After a few minutes, Dr. Whitaker joined them in the office. The avuncular silver-haired pediatrician was a fixture in the Kents’ small rural community. Bifocals rested upon his nose as a concession to his aging eyes. He had delivered most of the babies of the Smallville, with the notable exception of Clark.
He took the wailing infant from Martha and placed him gently on the examination table. Martha gripped Jonathan’s hand as the doctor conducted a routine inspection, checking out his heart, lungs, and reflexes. Peering into Clark’s throat and ears, he didn’t appear to find anything alarming.
“It’s colic,” he pronounced. “Newborns have a built-in mechanism for tuning out sights and sounds.
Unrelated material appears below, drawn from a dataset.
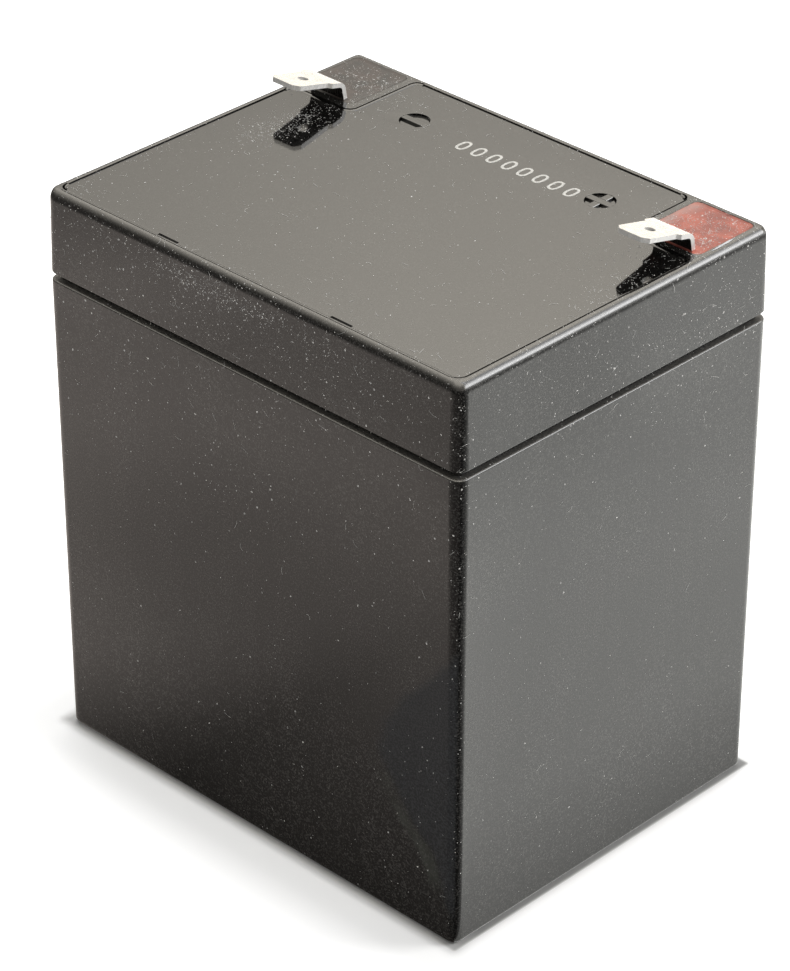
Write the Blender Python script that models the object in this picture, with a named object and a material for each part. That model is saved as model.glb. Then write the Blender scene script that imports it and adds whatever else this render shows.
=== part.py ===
"""A small sealed lead acid battery: six cells in a moulded case, with two push-on blades.

Metres, +Z up. The origin is the middle of the base, on the surface that the battery stands on.
The cells lie in a row along X. Both blades stand at the back, +Y: negative at -X, positive at +X.
"""

from math import cos, pi, radians, sin, tan

import bmesh
import bpy
from mathutils import Matrix, Vector

# Whole battery: the height is over the lid, without the blades
LENGTH = 0.090
WIDTH = 0.070
HEIGHT = 0.101
CORNER_REACH = 0.0022
CORNER_WEIGHT = 1.0

# Clearances: SEAT where pieces rest or drop in, CLOSE where they are pressed, poured or packed
SEAT = 0.0003
CLOSE = 0.0001

# Case
CASE_WALL = 0.0026
CASE_FLOOR = 0.0026
CASE_DRAFT = radians(0.23)
BASE_RADIUS = 0.0008
CELLS = 6
PARTITION = 0.0012
CELL_RADIUS = 0.0010
TONGUE = 0.0013
TONGUE_RADIUS = 0.0008

# Lid
LID_HEIGHT = 0.01488
SEAM = 0.00117
LID_DRAFT = radians(1.0)
RIM = 0.00144
RIM_ROUND_IN = 0.0011
RIM_ROUND_DOWN = 0.0020
PARTING_RADIUS = 0.0003
DECK_DEPTH = 0.0088
DECK = 0.0022
COLLAR = 0.0010

# Vent cover, let into the lid
COVER = 0.0016
COVER_SINK = 0.0002
COVER_RADIUS = 0.0015
LEDGE = 0.0013
PRY_NOTCH_LENGTH = 0.0044
PRY_NOTCH_DEPTH = 0.0005
PRY_NOTCH_X = 0.0187
MARK_DIAMETER = 0.0051
MARK_DEPTH = 0.0008
MARK_X = 0.0201
MARK_Y = 0.0228

# Valves: a moulded neck over each cell, with a rubber cap pressed down by the cover
NECK_WALL = 0.0017
CAP_WALL = 0.0011
CAP_ROOF = 0.0012
CAP_LENGTH = 0.0048
CAP_BEAD = 0.0004

# Terminal wells in the lid's back corners
WELL_LENGTH = 0.0120
WELL_WIDTH = 0.0139
WELL_RIM = 0.0016
WELL_WALL = 0.0014
WELL_DEPTH = 0.0080
WELL_RADIUS = 0.0012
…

When that mechanism falls away, some babies become overwhelmed. Clark’s probably just more sensitive than most.”
But how sensitive? Martha fretted.
Dr. Whitaker produced a portable electronic device with a cord that was attached to a small earplug. He sterilized Clark’s ear with a cloth wipe, then inserted the tip of the probe into it.
“This is a test to measure hearing response,” he explained. “Don’t worry, it’s completely painless—lots of babies sleep through the procedure.”
Jonathan Kent frowned. His tanned, weathered features bespoke a life spent working outdoors. A few years older than his wife, he eyed the test apprehensively.
“I’m not sure that’s a good—” he began.
The doctor flicked a switch, activating the apparatus, which sent an acoustic signal into the baby’s ear. In theory, the device would measure the ear’s response to the sounds.
But not Clark.
The baby’s screams increased in volume. A deafening shriek shattered every window in the office—and beyond. Out in the waiting room, a gumball machine cracked open, spilling candy-colored spheres onto the floor. The nurse’s coffee mug came apart in her hand. An aquarium full of colorful fish exploded, flooding the reception area. Staff and patients rushed to rescue the gasping fish, which were tossed into paper cups filled with tap water. Broken glass crunched beneath their feet.